For investors from afar, however, the most practical opportunities are emerging in the form of avenues to get capital into the hands of small businesses and homeowners aspiring to start afresh. Here potential returns pale when compared with real estate speculation, but the risks might be lower as well. And marketers of these investment products say they're guaranteed to help people in need. The question is by what means.
One approach puts priority on restoration of life as locals knew it. Example: Florida-based CRA Qualified Investment Fund, a no-load mutual fund with $640 million under management, has begun earmarking its next $50 million for fixed-income securities in areas hit by Katrina. Its top priorities: affordable housing, business development, and infrastructure repair. Normally the fund, which has averaged a 6.7 percent annualized return over the past five years, wouldn't finance casino gambling, says portfolio manager Barbara VanScoy. But now it will consider financing even that hard-hit industry - a staple on Mississippi's Gulf Coast - in the interest of restoring jobs.
"We will probably be a little more liberal [than in the past] in allowing financing for businesses in the Gulf Coast that are not necessarily strictly in low- or moderate-income communities, but [we'll be] looking at where they are and how they've been hit," Ms. VanScoy says. Crafting a new vision for the area isn't part of the plan: "We believe that communities need to respond locally, I guess. It's really not for us to say how New Orleans, Biloxi or Gulfport are to look," she says.
Others, however, have established a mission to improve the social fabric of the region. For instance, the Calvert Social Investment Foundation this month began issuing community development notes for the Katrina-hit region in response to requests from investors. Investors choose an interest rate between 0 and 2 percent for a period of one to 10 years.
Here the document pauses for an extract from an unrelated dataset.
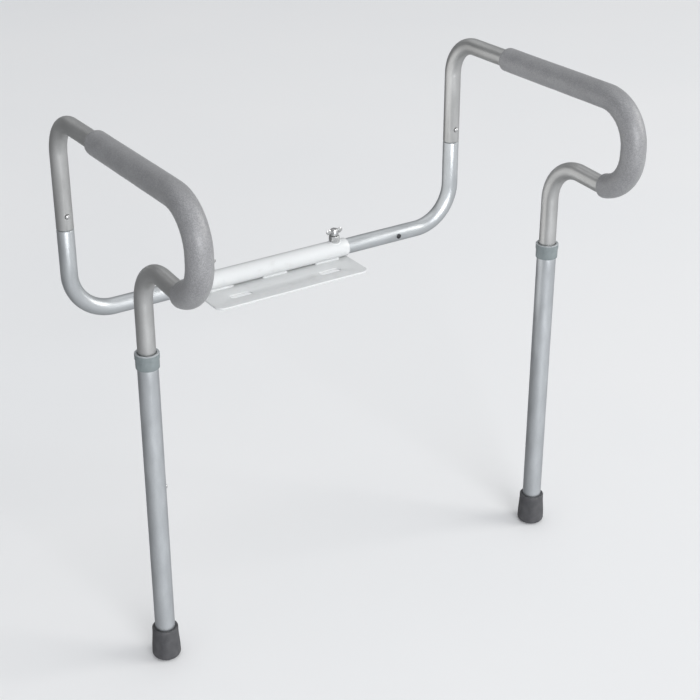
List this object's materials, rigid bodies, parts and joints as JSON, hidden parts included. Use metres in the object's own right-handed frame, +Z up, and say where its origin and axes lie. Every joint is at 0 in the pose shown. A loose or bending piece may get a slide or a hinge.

These notes aren't federally insured, but they're backed by $12 million in collateral. The idea: by accepting low interest rates, investors pass along savings to local community development financial institutions (CDFIs), which then finance such efforts as new home construction at minimal costs, according to Calvert Foundation executive director Shari Berenbach.
In the process, local channels for delivering low-cost capital to low- and moderate-income borrowers get stronger.
"The region is characterized by their having relatively weak local [nonprofit lending] organizations," Ms. Berenbach says. "I hope this becomes an opportunity to build a much stronger safety net.... We're hoping that what will be rebuilt is not just what was there before but a place that's more economically vibrant with greater economic opportunity."
While the Calvert Foundation sells its plan as a way to reach a variety of areas directly hit by Katrina, local CDFIs are also inviting investors to bypass middlemen and invest directly in local certificates of deposit. Example: The New Orleans branch of the Jackson, Miss.-based Hope Community Credit Union has attracted $300,000 from investors since Sept. 1. But officers say they'll need millions more to satisfy local needs after insurance claims get settled.
"We're anticipating our demand to really start ticking up in the next few months," says Reed Branson, director of investor relations for Hope and its sponsoring institution, the Enterprise Corporation of the Delta. By serving a customer base with a median household income of just $26,000 per year, Mr. Branson says, "A good chunk of the people we're dealing with would be facing rates three or four percentage points higher at least" if they were to seek loans from commercial lenders.
The need for hurricane-related capital stretches well beyond communities that suffered a direct hit. Because thousands fled north to Arkansas and central Mississippi, CDFIs in those areas now face the task of financing reconstruction of all those broken lives, says Phillip Baldwin, president and CEO of Southern Bancorp, a CDFI holding company in Arkadelphia, Ark. Unless capital flows into these types of channels, with local ties and accountability, Mr. Baldwin warns that the region's recovery could run a risk of failure.
"My big fear honestly is that this [recovery effort] is going to be huge monetary disaster," he says, noting the potential for abuse of federal contracts for reconstruction.
Expanded access to capital is essential to improve long-term security for the region's low-income residents, Baldwin adds.
To that end, Southern Bancorp is exploring the prospect of buying one or two commercial banks that may come up for sale and convert them to CDFIs, which can then lend at lower rates because they don't need to generate profits for shareholders.
But buying two banks would require about $5 million in new capital, Baldwin says. In the meantime, investors may earmark any certificate of deposit to be used for Katrina recovery, such as home construction or business loans for the displaced. Rates at the start of October ranged from 2 percent for six months to 4.25 percent for 60 months.
As investors imagine a new Louisiana and Mississippi, some local organizers say the time is right for new investment vehicles as well. Lorna Bourg, executive director of the Southern Mutual Help Association, a rural outreach organization in New Iberia, La., has been lobbying in Washington, D.C. for the creation of a National Disaster Recovery Bond. Like war bonds issued more than a half century ago, these would give investors a chance to fund particular federal efforts in times of need, especially the retirement of existing home and business loans for owners whose homes and businesses no longer exist.
Ms. Bourg also suggests tax credits to encourage homeownership in the four state disaster area. Thus far, neither has done more than generate discussion on Capitol Hill, but Bourg hopes extraordinary times will create fertile ground for some new ideas to take root.
"It seems so much pain should yield some benefit," Bourg says, "for new models of investing."